I suspect the negative aspects of our natures occur primarily when access to resources is strained. If every human is sheltered, well fed, has access to plentiful energy, and so on, there aren't really be any problems to blame on anyone, so everything should work fine (for the most part, anyway). In a sense, this simplifies the task of the AI: you ask it to optimize supply to existing demand and the rest is smooth sailing.
Still, the criterion is explicitly based on human values. Even if not human specifically, you want "human-like" creatures.
Still fairly anthropomorphic (not necessarily a bad thing, just an observation). In principle, extremely interesting entities could have no conception of self. Sympathy is only relevant to social entities -- but why not create solitary ones as well? As for boredom, what makes a population of entities that seek variety in their lives better than one of entities who each have highly specialized interests (all different from each other)? As a whole, wouldn't the latter display more variation than the former? I mean, when you think about it, in order to bond with each other, social entities must share a lot of preferences, the encoding of which is redundant. Solitary entities with fringe preferences could thus be a cheap and easy way to increase variety.
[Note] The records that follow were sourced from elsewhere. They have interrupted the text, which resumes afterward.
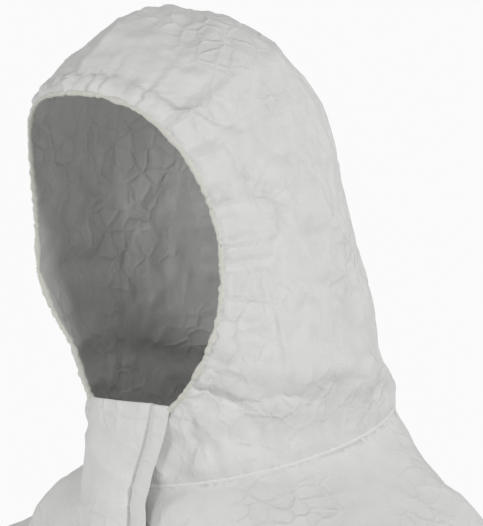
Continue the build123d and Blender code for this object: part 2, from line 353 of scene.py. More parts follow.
def newMaterial(name):
    material = bpy.data.materials.new(name)
    material.use_nodes = True
    return material, material.node_tree, material.node_tree.nodes["Principled BSDF"]


# Thin bonded fibre: a fine fibrous grain, small embossed dots and sharp small creases
def clothMaterial(name, s, colour=None, wrinkleStrength=0.6, fibreStrength=0.14):
    material, tree, shader = newMaterial(name)
    shader.inputs["Roughness"].default_value = s["roughness"]
    shader.inputs["Sheen Weight"].default_value = 0.15
    shader.inputs["Sheen Roughness"].default_value = 0.5
    shader.inputs["Specular IOR Level"].default_value = 0.3
    place = addNode(tree, "ShaderNodeTexCoord", {}).outputs["Object"]
    fibre = addNode(tree, "ShaderNodeTexNoise", {"Vector": place, "Scale": 1000.0 / s["fibre"], "Detail": 3})
    cloud = addNode(tree, "ShaderNodeTexNoise", {"Vector": place, "Scale": 90, "Detail": 4})
    dotScale = {"Vector": place, "Scale": 1000.0 / s["dimple"], "Randomness": 0.35}
    dots = addNode(tree, "ShaderNodeTexVoronoi", dotScale)
    warp = addNode(tree, "ShaderNodeTexNoise", {"Vector": place, "Scale": 45, "Detail": 2})
    shifted = {"Fac": 0.012, "Color1": place, "Color2": warp.outputs["Color"]}
    shift = addNode(tree, "ShaderNodeMixRGB", shifted, blend_type="ADD")
    crease = addNode(
        tree, "ShaderNodeTexVoronoi", {"Vector": shift.outputs["Color"], "Scale": 1000.0 / s["wrinkle"]},
        feature="DISTANCE_TO_EDGE",
    )
    creaseShape = addNode(
        tree, "ShaderNodeMapRange",
        {"Value": crease.outputs["Distance"], "From Max": 0.16, "To Min": 1.0, "To Max": 0.0},
    )
    creaseWhere = addNode(tree, "ShaderNodeTexNoise", {"Vector": place, "Scale": 22})
    creaseMask = addNode(
        tree, "ShaderNodeMapRange", {"Value": creaseWhere.outputs["Fac"], "From Min": 0.42, "From Max": 0.62},
    )
    creaseHeight = addNode(
        tree, "ShaderNodeMath", {0: creaseShape.outputs["Result"], 1: creaseMask.outputs["Result"]},
        operation="MULTIPLY",
    )
    bump = None
    for height, strength, depth in (
        (creaseHeight.outputs["Value"], wrinkleStrength, 0.0012), (dots.outputs["Distance"], 0.22, 0.0005),
        (fibre.outputs["Fac"], fibreStrength, 0.0006),
    ):
        given = {"Height": height, "Strength": strength, "Distance": depth}
        if bump:
            given["Normal"] = bump.outputs["Normal"]
        bump = addNode(tree, "ShaderNodeBump", given)
    base = colour or s["colour"]
    tone = addNode(
        tree, "ShaderNodeMapRange", {"Value": cloud.outputs["Fac"], "From Min": 0.3, "From Max": 0.6},
    )
    tint = addNode(tree, "ShaderNodeMixRGB", {
        "Fac": tone.outputs["Result"], "Color1": (base[0] * 0.955, base[1] * 0.955, base[2] * 0.95, 1),
        "Color2": (*base, 1),
    })
    tree.links.new(tint.outputs["Color"], shader.inputs["Base Color"])
    tree.links.new(bump.outputs["Normal"], shader.inputs["Normal"])
    return material


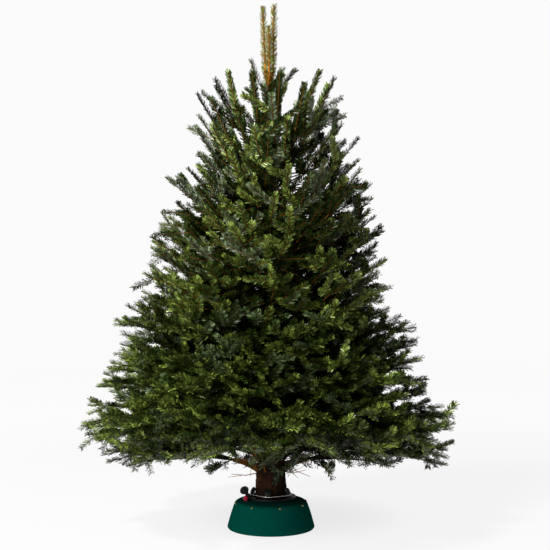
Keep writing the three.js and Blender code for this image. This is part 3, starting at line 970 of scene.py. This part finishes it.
def bark_limb(node, look):
    """A bare limb with a swollen collar, along its solid's own middle line."""
    points = corners(node)
    radii = np.hypot(points[:, 0], points[:, 1])
    near, far = radii.min(), radii.max()
    ends = points[radii > far - 0.0025]
    halfway = points[np.abs(radii - (near + far) / 2) < 0.016]
    a, c = Vector(points[radii < near + 0.012].mean(0)), Vector(ends.mean(0))
    b = Vector(halfway.mean(0)) if len(halfway) else (a + c) / 2
    thick = np.linalg.norm(ends - ends.mean(0), axis=1).mean()
    foot = a + (a - b).normalized() * 0.02
    control = b * 2 - (foot + c) * 0.5
    rings, count = [], 34
    for i in range(count + 1):
        t = i / count
        point = foot * (1 - t) ** 2 + control * (2 * t * (1 - t)) + c * t**2
        along = ((control - foot) * (1 - t) + (c - control) * t).normalized()
        side = along.cross(UP).normalized()
        up = side.cross(along)
        collar = 0.006 * math.exp(-((t / 0.22) ** 2))
        radius = thick * (1 + 0.75 * (1 - t) ** 1.5) * 1.05 + collar
        radius *= 1 - 0.6 * max(0.0, t * 5 - 4) ** 2
        ring = []
        for turn in turns(20):
            out = side * math.cos(turn) + up * math.sin(turn)
            spot = point + out * radius
            ring.append(spot + out * bark_height(spot, radius, look.relief * 0.6))
        rings.append(ring)
    return tube(f"bark_{node}", rings)


class TREE_OT_bark(bpy.types.Operator):
    """Makes the trunk and the bare limbs with their bark"""

    bl_idname = "tree.bark"
    bl_label = "Make the bark"

    def execute(self, context):
        look = context.scene.tree_bark
        # the second, lighter bark is painted light for the limbs on the left, towards the key light
        dark, light = bark_material(look), bark_material(look, 0.9)
        trunk = bark_trunk(Trunk(), look)
        trunk.data.materials.append(dark)
        finished(trunk, "tree", ["trunk"])
        for node in BARE_BOUGHS:
            limb = bark_limb(node, look)
            low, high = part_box(node)
            # limbs on the right, away from the key light, keep the darker bark; those on the left get
            # the painted light copy
            limb.data.materials.append(dark if low[0] + high[0] > 0 else light)
            finished(limb, "tree", [node])
        return {"FINISHED"}


# ---- stand ----------------------------------------------------------------------------------------
def applied(piece):
    """Makes what the piece's modifiers give its own plain mesh."""
    graph = bpy.context.evaluated_depsgraph_get()
    done = bpy.data.meshes.new_from_object(piece.evaluated_get(graph), depsgraph=graph)
    piece.modifiers.clear()
    piece.data = done


def creased(mesh, angle):
    """Shades the mesh smooth, apart from edges sharper than this many degrees."""
    shade(mesh)
    work = bmesh.new()
    work.from_mesh(mesh)
    limit = math.radians(angle)
    hard = [len(e.link_faces) == 2 and e.calc_face_angle(0) > limit for e in work.edges]
    work.free()
    mesh.edges.foreach_set("use_edge_sharp", hard)


def rounded_copy(node, width):
    """The solid's own shape with its edges rounded."""
    mesh = NODES[node].data.copy()
    mesh.name = f"{node}_finished"
    work = bmesh.new()
    work.from_mesh(mesh)
    bmesh.ops.remove_doubles(work, verts=work.verts, dist=1e-6)
    flat = math.radians(4)
    bmesh.ops.dissolve_limit(work, angle_limit=flat, verts=work.verts, edges=work.edges)
    work.to_mesh(mesh)
    work.free()
    piece = link(mesh.name, mesh)
    bevel = piece.modifiers.new("round", "BEVEL")
    bevel.width, bevel.segments, bevel.limit_method = width, 2, "ANGLE"
    bevel.angle_limit = math.radians(35)
    applied(piece)
    piece.data.materials.clear()
    creased(piece.data, 32)
    return piece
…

Or how about creating psychopaths and putting them in controlled environments that they can destroy at will, or creating highly violent entities to throw in fighting pits? Isn't there a point where this is preferable to creating yet another conscious creature capable of sympathy and boredom?
A creature that loves solitude might not necessarily be bad to create. But it would still be good to give it capacity for sympathy for pragmatic reasons, to ensure that if it ever did meet another creature it would want to treat it kindly and avoid harming it.